News - Staf Khusus Ketua Dewan Pengarah Badan Pembinaan Ideologi Pancasila (BPIP), Benny Susetyo menyebut operasi tangkap tangan (OTT) KPK terhadap insan hukum di Mahkamah Agung (MA) adalah kasus besar yang melukai keadilan publik.

Betapa tidak, Hakim Agung Sudrajad Dimyati beserta sejumlah jajarannya ikut terseret dalam praktik rasuah, padahal mereka sangat diharapkan menghadirkan keadilan bagi para pencarinya.

"MA adalah benteng pertahanan yang terakhir karena kasus OTT ini bisa menghancurkan peradaban hukum karena hukum sudah di injak-injak. Rasa keadilan publik sudah dilukai sehingga rasa keadilan sudah tidak adil. Yang menunjukkan peradilan hukum sudah hancur lebur," ujar Romo Benny dalam keterangan tertulisnya, Selasa, 27 September 2022.

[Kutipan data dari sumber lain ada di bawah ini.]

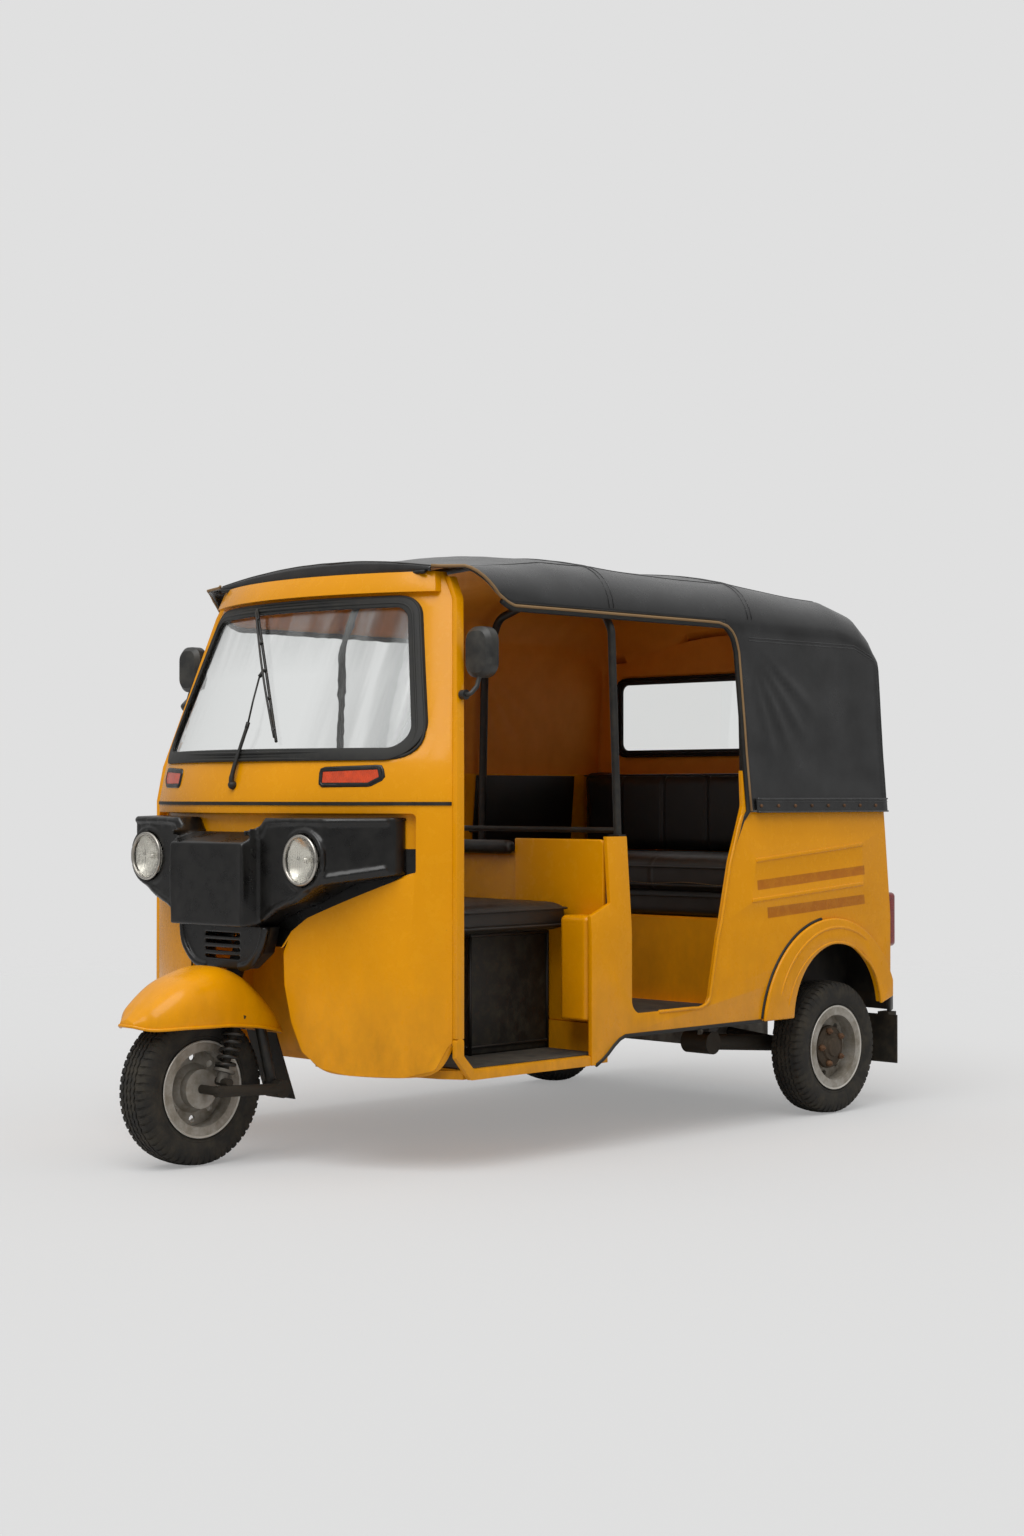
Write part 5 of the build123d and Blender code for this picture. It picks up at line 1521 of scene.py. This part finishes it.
def makeCanopyTrim():
    tree = BVHTree.FromObject(bpy.data.objects["canopy"], bpy.context.evaluated_depsgraph_get())
    hood = finish["hood"]

    def overBow(y):
        # seam line over the roof from gutter to gutter
        path = found(onCanopy(tree, 545 * math.sin(k / 40 * math.pi / 2), y, 0.4) for k in range(-40, 41))
        rise = [p for p in found(onSide(tree, y, z, 1, 0.4) for z in range(1500, 1580, 12))
                if p.x > path[-1].x + 0.002]
        return mirrored(rise) + path + rise[::-1]

    def seams(bm):
        paths = [overBow(y) for y in trim["doubleSeams"]]
        for sign in (1, -1):
            # shoulder seam along the roof, and the double side seam under the rear corner
            paths.append(found(onCanopy(tree, sign * trim["shoulderX"], y, 0.3)
                               for y in range(-535, 1180, 24)))
            for z in (1447, 1438):
                paths.append(found(onSide(tree, y, z - max(0, y - 1150) * 0.35, sign, 0.3)
                                   for y in range(626, 1262, 20)))
        for path in paths:
            tube(bm, path, trim["seam"] / 1000, 6)
    meshOf("canopy_seams", seams, hood)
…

Pakar komunikasi politik tersebut mengatakan bahwa masalah terbesar di MA adalah tidak adanya intervensi jika hakim melakukan penyalahgunaan wewenang atau abuse of power.

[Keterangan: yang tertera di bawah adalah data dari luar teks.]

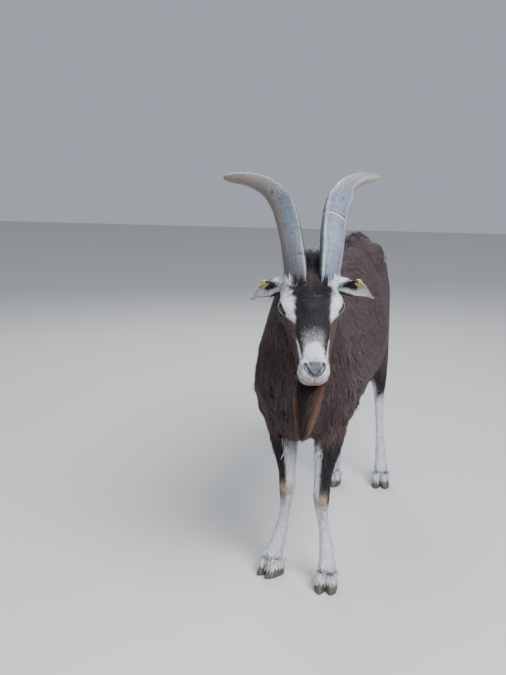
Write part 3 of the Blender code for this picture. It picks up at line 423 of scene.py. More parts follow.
def triangles_of(mesh):
    mesh.calc_loop_triangles()
    corners = np.empty(len(mesh.loop_triangles) * 3, np.int32)
    loops = np.empty(len(mesh.loop_triangles) * 3, np.int32)
    mesh.loop_triangles.foreach_get("vertices", corners)
    mesh.loop_triangles.foreach_get("loops", loops)
    return corners.reshape(-1, 3), loops.reshape(-1, 3)


def node_form(nodes):
    form = bmesh.new()
    for node in nodes:
        form.from_mesh(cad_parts[node].data)
    bmesh.ops.remove_doubles(form, verts=form.verts, dist=1e-6)
    return form


def add_colours(mesh, name, values):
    """Stores up to three values for each point as one colour."""
    layer = mesh.attributes.new(name, "FLOAT_COLOR", "POINT")
    data = np.ones((len(mesh.vertices), 4), np.float32)
    data[:, :values.shape[1]] = values
    layer.data.foreach_set("color", data.ravel())


def neighbour_mean(points, edges, degree):
    """The middle of each point's neighbours."""
    start, end = edges.T
    count = len(points)
    sums = [np.bincount(start, points[end, axis], count) + np.bincount(end, points[start, axis], count)
            for axis in range(3)]
    return np.stack(sums, 1) / degree[:, None]


def soften(mesh, weight, rounds, pull=0.60, push=-0.62):
    """Smooths the surface where weight is high, and keeps its size."""
    points = points_of(mesh)
    edges = np.empty(len(mesh.edges) * 2, np.int32)
    mesh.edges.foreach_get("vertices", edges)
    edges = edges.reshape(-1, 2)
    degree = np.maximum(np.bincount(edges.ravel(), minlength=len(points)), 1)
    for _ in range(rounds):
        for step in (pull, push):
            points += (neighbour_mean(points, edges, degree) - points) * (step * weight)[:, None]
    set_points(mesh, points)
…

"Seharusnya ada pembenahan terhadap hakim-hakim di MA, namun respons mereka (MA) tidak progresif membenahi dari dalam. Manusia yang memiliki power yang berlebihan membuat kencenderungan korupsi terjadi, maka dari itu dibutuhkan pengawasan yang melekat," ujarnya.

Benny menyebut MA perlu melakukan reformasi besar-besaran untuk mengembalikan kepercayaan publik terhadap penegakan hukum di Indonesia.

Hakim Agung MA Sudrajad Dimyati dan 9 orang lainnya telah ditetapkan sebagai tersangka oleh KPK dalam kasus dugaan suap penanganan perkara di MA.

"Penyidik menetapkan sebanyak 10 orang sebagai tersangka, pertama SD (Sudrajad Dimyati) hakim agung MA," kata Firli dalam konferensi persnya di Gedung Merah Putih KPK, Jumat, 23 September 2022 dini hari.

Sebagai pemberi suap, Heryanto, Yosep, Eko, dan Ivan Dwi disangkakan melanggar Pasal 5 ayat 1 huruf a atau b atau Pasal 13 atau Pasal 6 huruf a Undang-undang Pemberantasan Tindak Pidana Korupsi (UU Tipikor) Jo Pasal 55 ayat 1 ke 1 KUHP.

Selaku penerima suap, Sudrajad, Desy, Elly, Muhajir, Redi, dan Albasri disangkakan melanggar Pasal 12 huruf c atau Pasal 12 huruf a atau b Jo Pasal 11 UU Tipikor Jo Pasal 55 ayat 1 ke 1 KUHP.